Qui croyez-vous tromper quand on voit ce qu’est devenu le service public lorsqu’il est assuré par des sociétés privées, notamment dans le domaine de l’eau et de l’assainissement ?

D’ailleurs, dans votre texte, tout est organisé pour anéantir le service public de l’énergie. Vous détruisez un outil efficace pour proposer des remèdes notoirement insuffisants ou à tout le moins aléatoires.

Ainsi, la péréquation tarifaire, véritable expression de la solidarité nationale, est totalement abandonnée et remplacée par une tarification sociale de portée plus que limitée. Qu’est devenu le droit à l’énergie affirmée par la loi de 2000 et confirmé par la loi de 2004 ?

Votre entêtement à renoncer aux tarifs régulés alors même que les clients non domestiques ont fait les frais de l’exercice de leur éligibilité confine au ridicule. Encore une fois, quelle solution proposez-vous ? Faire payer vos erreurs à l’entreprise publique EDF, et donc aux usagers !

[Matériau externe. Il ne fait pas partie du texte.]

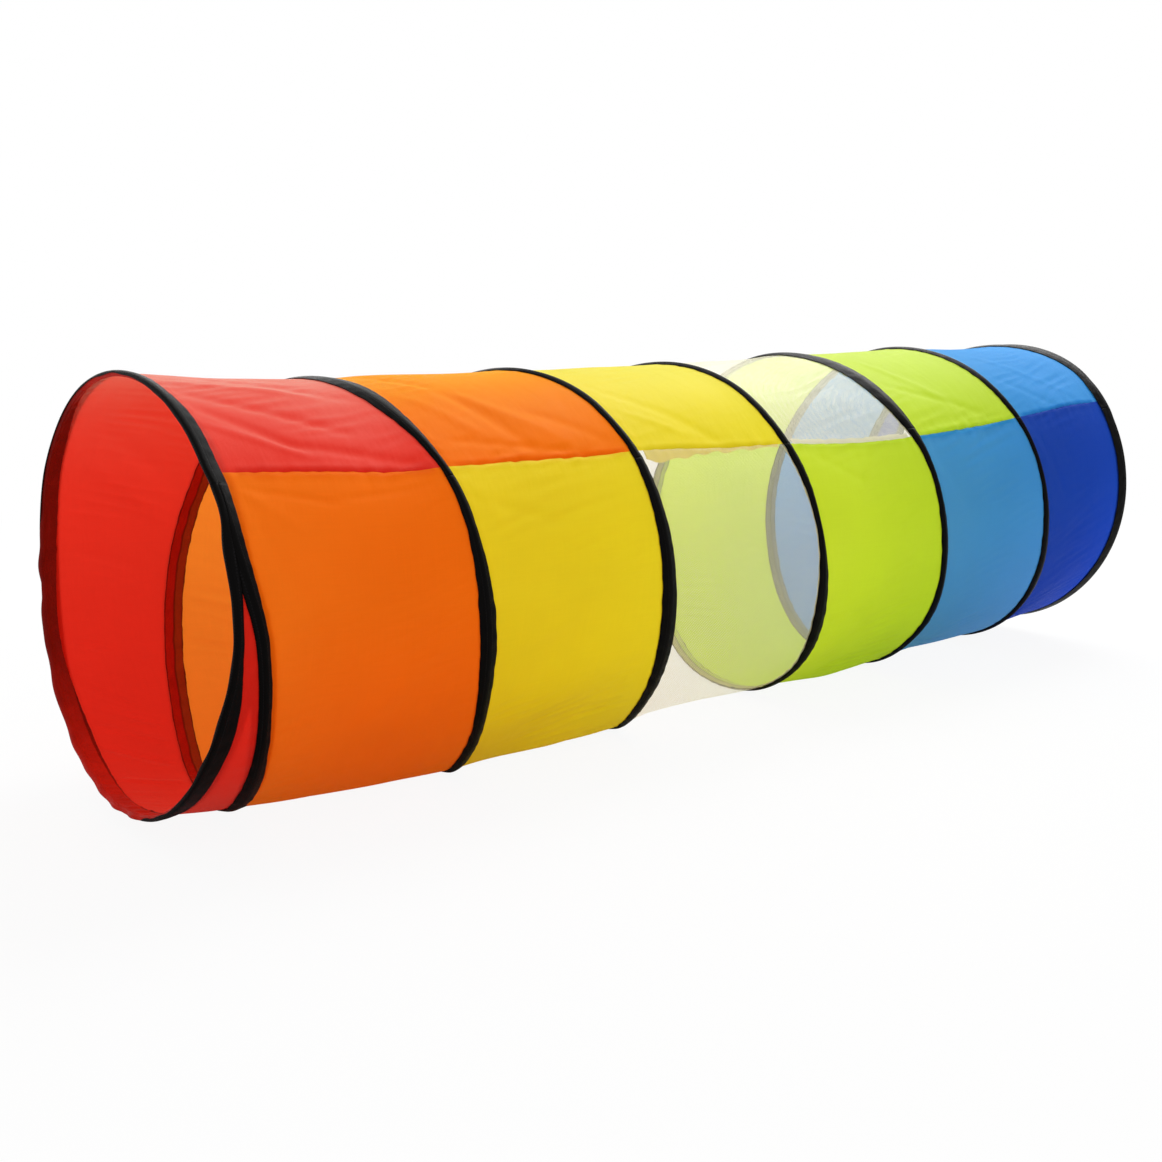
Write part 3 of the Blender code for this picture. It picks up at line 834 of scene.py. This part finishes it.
def cloth_places(cloth_angle, share):
    """Return the turn angles and ways of a panel's points, by cloth angle and share across."""
    low, high = panel_edges(cloth_angle)
    angle = risen(cloth_angle, low + share * (high - low))
    low, high = panel_edges(angle)
    return angle, low + share * (high - low)


def panel_angles(start, end):
    """Return a panel's row angles, close together beside its seams."""
    rows = np.linspace(start, end, int((end - start) / PANEL_STEP) + 1)
    return np.unique(np.concatenate([rows, start + SEAM_ROWS, end - SEAM_ROWS]))


def make_panel(index):
    """Add one fabric panel between two wires and return it with its flat size and area."""
    colour = PANELS[index]
    first, last = index == 0, index == COIL_TURNS
    start = (index - 1) * FULL_TURN
    end = start + FULL_TURN
    angles = panel_angles(start + PANEL_START * first, end - PANEL_START * last)[:, None]
    low, high = panel_edges(angles)
    turned, way = cloth_places(angles, COLUMN_SHARES[None, :])
    points = place(way, panel_height(angles, turned, way), turned)
    arc = arc_at(angles)
    cloth_map = np.stack(np.broadcast_arrays(arc, way), -1)
    piece = grid_piece(f"{colour}_cloth", points, cloth_map, FABRICS[colour])
    width = (high - low)[:, 0]
    area = float(np.sum((width[1:] + width[:-1]) / 2 * np.diff(arc[:, 0])))
    flat = (float(width.max()), float(arc[-1, 0] - arc[0, 0]))
    body = "near_end" if first else "far_end" if last else f"turn_{index}"
    dress(piece, body, [f"{colour}_panel"])
    return piece, flat, min(area, flat[0] * flat[1])


# Tapes

TAPE_STEP = 0.6
EDGE_WAVES = Waves(71, 0.045, 0, 1, 10)
OTHER_EDGE_WAVES = Waves(72, 0.04, 0, 1, 10)
EDGE_WOBBLE = 0.00025
# Shares across a strip of its outer face's points, and back across its under face
OUTER_SHARES = np.array(
    [0, 0.03, 0.08, 0.15, 0.24, 0.34, 0.43, 0.5, 0.57, 0.66, 0.76, 0.85, 0.92, 0.97, 1]
)
UNDER_SHARES = np.array([0.985, 0.8, 0.6, 0.5, 0.4, 0.2, 0.015])
STRIP_SHARES = np.concatenate([OUTER_SHARES, UNDER_SHARES])[None, :]
IS_OUTER = np.arange(STRIP_SHARES.size) < OUTER_SHARES.size
CROWN_POWER, CROWN_ROOM, CROWN_LIMIT = 1.25, 0.0006, 1.15
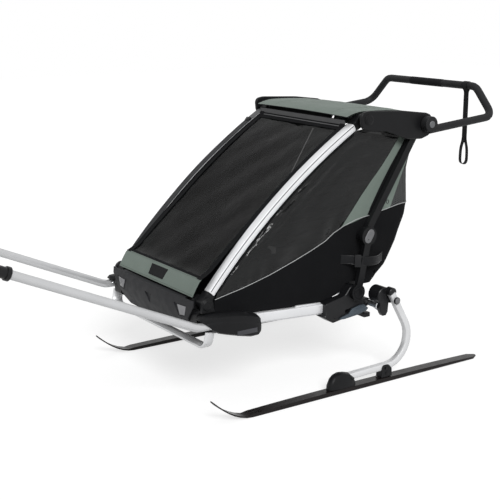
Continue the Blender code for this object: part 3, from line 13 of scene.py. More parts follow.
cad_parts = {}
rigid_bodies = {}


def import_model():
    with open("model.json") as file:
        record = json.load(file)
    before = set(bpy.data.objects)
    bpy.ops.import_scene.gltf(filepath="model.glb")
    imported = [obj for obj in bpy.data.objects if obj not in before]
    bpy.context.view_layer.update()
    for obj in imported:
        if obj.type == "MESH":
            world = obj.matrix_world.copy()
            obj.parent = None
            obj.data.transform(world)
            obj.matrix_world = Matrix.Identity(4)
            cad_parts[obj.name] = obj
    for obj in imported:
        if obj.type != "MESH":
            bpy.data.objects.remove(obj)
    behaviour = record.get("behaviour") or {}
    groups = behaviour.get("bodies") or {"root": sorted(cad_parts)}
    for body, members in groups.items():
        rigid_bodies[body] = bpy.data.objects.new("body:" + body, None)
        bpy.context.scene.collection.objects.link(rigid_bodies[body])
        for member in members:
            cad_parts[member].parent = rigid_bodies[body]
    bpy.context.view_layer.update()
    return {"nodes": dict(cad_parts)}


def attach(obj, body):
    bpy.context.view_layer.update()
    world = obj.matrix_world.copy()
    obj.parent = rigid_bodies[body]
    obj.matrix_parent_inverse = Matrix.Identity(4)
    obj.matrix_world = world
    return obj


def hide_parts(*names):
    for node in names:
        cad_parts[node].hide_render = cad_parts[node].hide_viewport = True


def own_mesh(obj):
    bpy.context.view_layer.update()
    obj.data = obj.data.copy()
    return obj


for item in list(bpy.data.objects):
    bpy.data.objects.remove(item, do_unlink=True)

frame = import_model()

SHIFT = -0.04285

# Thicknesses of cloth and the piping's radius
CLOTH = 0.0016
BOUND_CLOTH = 0.0022
FILM = 0.0010
PIPING_R = 0.0013

# Front uprights, as in the model
UPRIGHT_OUTER_X = 0.317
UPRIGHT_WIDTH = 0.037
UPRIGHT_DEPTH = 0.030
UPRIGHT_LOW = (0.060, 0.4365)
UPRIGHT_HIGH = (0.7085, 0.9885)
UPRIGHT_BOW = 0.036
UPRIGHT_LEAN = math.atan2(UPRIGHT_HIGH[1] - UPRIGHT_LOW[1], UPRIGHT_HIGH[0] - UPRIGHT_LOW[0])

# Pivots and the handlebar's crossbar, as (y, z)
KNUCKLE = (0.760, 0.567)
POST_PIVOT = (1.008, 0.955)
BAR = (1.392, 1.107)

# Height that stays put when the frame folds, and the share of the height above it that is left
SIDE_FOLD = (0.330, 0.20)
BACK_CLOTH_FOLD = (0.340, 0.20)
BACKREST_FOLD = (0.400, 0.12)


def at(x, y, z):
    """World point from a point measured as in the model's source."""
    return Vector((x, y + SHIFT, z))


def mix(a, b, t):
    """Value between two others."""
    return a + (b - a) * t


def ease(t):
    """Smooth step from 0 to 1."""
    t = max(0.0, min(1.0, t))
    return t * t * (3 - 2 * t)


def hump(t):
    """Half a sine wave: 0 at both ends and 1 in the middle."""
    return max(0.0, math.sin(math.pi * t))


def shares(count, start=0.0, end=1.0):
    """Values from start to end in equal steps, with both ends."""
    return [mix(start, end, k / count) for k in range(count + 1)]


def field(counts, point):
    """Rows of points, where point takes the share along a row and the share from row to row."""
    rows, columns = counts
    return [[point(u, v) for u in shares(columns)] for v in shares(rows)]


def along(marks, t):
    """Point at a share of a broken line's length."""
    lengths = [0.0]
    for a, b in zip(marks, marks[1:]):
        lengths.append(lengths[-1] + math.dist(a, b))
    goal = t * lengths[-1]
    for k in range(len(marks) - 1):
        if goal <= lengths[k + 1] or k == len(marks) - 2:
            share = (goal - lengths[k]) / (lengths[k + 1] - lengths[k])
            return tuple(mix(p, q, share) for p, q in zip(marks[k], marks[k + 1]))


def height_on(marks, y):
    """Height of a broken line at a length position."""
    for (y0, z0), (y1, z1) in zip(marks, marks[1:]):
        if y <= y1:
            return mix(z0, z1, (y - y0) / (y1 - y0))
    return marks[-1][1]


def wobble(a, b, seed=0.0):
    """Smooth irregular wave, from -1 to 1, of two numbers."""
    value = math.sin(1.7 * a + 0.9 * b + seed) + math.sin(2.9 * b - 1.3 * a + 2.1 * seed)
    value += 0.6 * math.sin(4.1 * a + 3.3 * b + 1.7 * seed)
    return value / 2.6


def upright_arc(share, lift=0.0):
    """Point (y, z) on the uprights' arc at a share of its length, lifted square to it."""
    low = Vector(UPRIGHT_LOW)
    high = Vector(UPRIGHT_HIGH)
    chord = high - low
    radius = (chord.length / 2) ** 2 / (2 * UPRIGHT_BOW) + UPRIGHT_BOW / 2
    half = math.asin(chord.length / 2 / radius)
    ahead = chord.normalized()
    out = Vector((-ahead.y, ahead.x))
    angle = half * (2 * share - 1)
    centre = (low + high) / 2 - out * (radius - UPRIGHT_BOW)
    return centre + (out * math.cos(angle) + ahead * math.sin(angle)) * (radius + lift)


# Materials

def feed(node, key, value):
    """Sets a node's input to a value, or links a socket to it."""
    if isinstance(value, bpy.types.NodeSocket):
        node.id_data.links.new(value, node.inputs[key])
    else:
        node.inputs[key].default_value = value


def make(tree, kind, inputs=None, **settings):
    """Node of a kind with its settings and inputs."""
    node = tree.nodes.new(kind)
    for key, value in settings.items():
        setattr(node, key, value)
    for key, value in (inputs or {}).items():
        feed(node, key, value)
    return node


def calc(tree, operation, a, b=0.0):
    """Math node on two numbers or sockets."""
    return make(tree, "ShaderNodeMath", {0: a, 1: b}, operation=operation).outputs[0]


def own_place(tree):
    """Place on the object in its own metres."""
    return make(tree, "ShaderNodeTexCoord").outputs["Object"]


def noise(tree, scale, detail=3.0, stretch=(1, 1, 1), turn=(0, 0, 0)):
    """Noise in the object's own metres, which can be stretched along a turned direction."""
    mapping = make(tree, "ShaderNodeMapping", {"Vector": own_place(tree), "Rotation": turn, "Scale": stretch})
    inputs = {"Vector": mapping.outputs["Vector"], "Scale": scale, "Detail": detail}
    return make(tree, "ShaderNodeTexNoise", inputs).outputs["Fac"]


def ranged(tree, value, low, high, start=0.3, end=0.7):
    """A value brought from one range to another."""
    inputs = {"Value": value, "From Min": start, "From Max": end, "To Min": low, "To Max": high}
    return make(tree, "ShaderNodeMapRange", inputs).outputs["Result"]


def weave_height(tree, pitch):
    """Height of a plain weave with threads a pitch apart, for sheets that face any way."""
    x, y, z = make(tree, "ShaderNodeSeparateXYZ", {0: own_place(tree)}).outputs
    across = calc(tree, "ADD", calc(tree, "MULTIPLY", x, 0.9), y)
    slant = calc(tree, "SUBTRACT", calc(tree, "MULTIPLY", x, 0.45), calc(tree, "MULTIPLY", y, 0.3))
    up = calc(tree, "ADD", z, slant)
    turns = 2 * math.pi / pitch
    waves = [calc(tree, "SINE", calc(tree, "MULTIPLY", value, turns)) for value in (across, up)]
    return calc(tree, "MULTIPLY", *waves)


def add_bump(tree, shader, height, strength, distance):
    """Bump on top of what the shader's normal already has."""
    inputs = {"Height": height, "Strength": strength, "Distance": distance}
    if shader.inputs["Normal"].is_linked:
        inputs["Normal"] = shader.inputs["Normal"].links[0].from_socket
    feed(shader, "Normal", make(tree, "ShaderNodeBump", inputs).outputs["Normal"])


def two_tone(tree, factor, low, high):
    """Colour between two by a factor."""
    ramp = make(tree, "ShaderNodeValToRGB", {"Fac": factor})
    ramp.color_ramp.elements[0].color = (*low, 1)
    ramp.color_ramp.elements[1].color = (*high, 1)
    return ramp.outputs["Color"]


def tinted(tree, colour, factor):
    """Colour made lighter or darker by a factor."""
    return make(tree, "ShaderNodeVectorMath", {0: colour, "Scale": factor}, operation="SCALE").outputs[0]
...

En bref, le Gouvernement a adopté une position dogmatique - mais qui sert des intérêts particuliers - et n’a pas cru nécessaire de tenir compte des mises en garde émanant de l’opposition, des syndicats, mais également de certains membres de la majorité si j’en crois les défections qui ont eu lieu hier lors du vote sur un amendement de l’UDF qui, hélas ! n’a pas été adopté.

Ainsi, en dépit de l’incertitude qui subsiste sur le projet de fusion de Suez et de GDF, présenté comme le fin du fin, sur les positions précises qu’adoptera la Commission européenne et bien que la France n’ait pas lutté pour défendre la fusion d’EDF et de GDF, vous persistez.

Pour toutes ces raisons, nous persistons, nous aussi, et nous voterons contre un projet de loi qui est en rupture avec les grands progrès sociaux et économiques qu’a connus notre pays. Nous voterons contre ce texte parce que la privatisation qu’il commande aura des conséquences désastreuses non seulement pour les usagers, mais aussi pour l’ensemble de l’activité économique de notre pays et pour tous les salariés de l’industrie gazière. Oui, il reste des parlementaires pour défendre l’honneur de notre pays, qui a su se doter de grands services publics que beaucoup nous envient.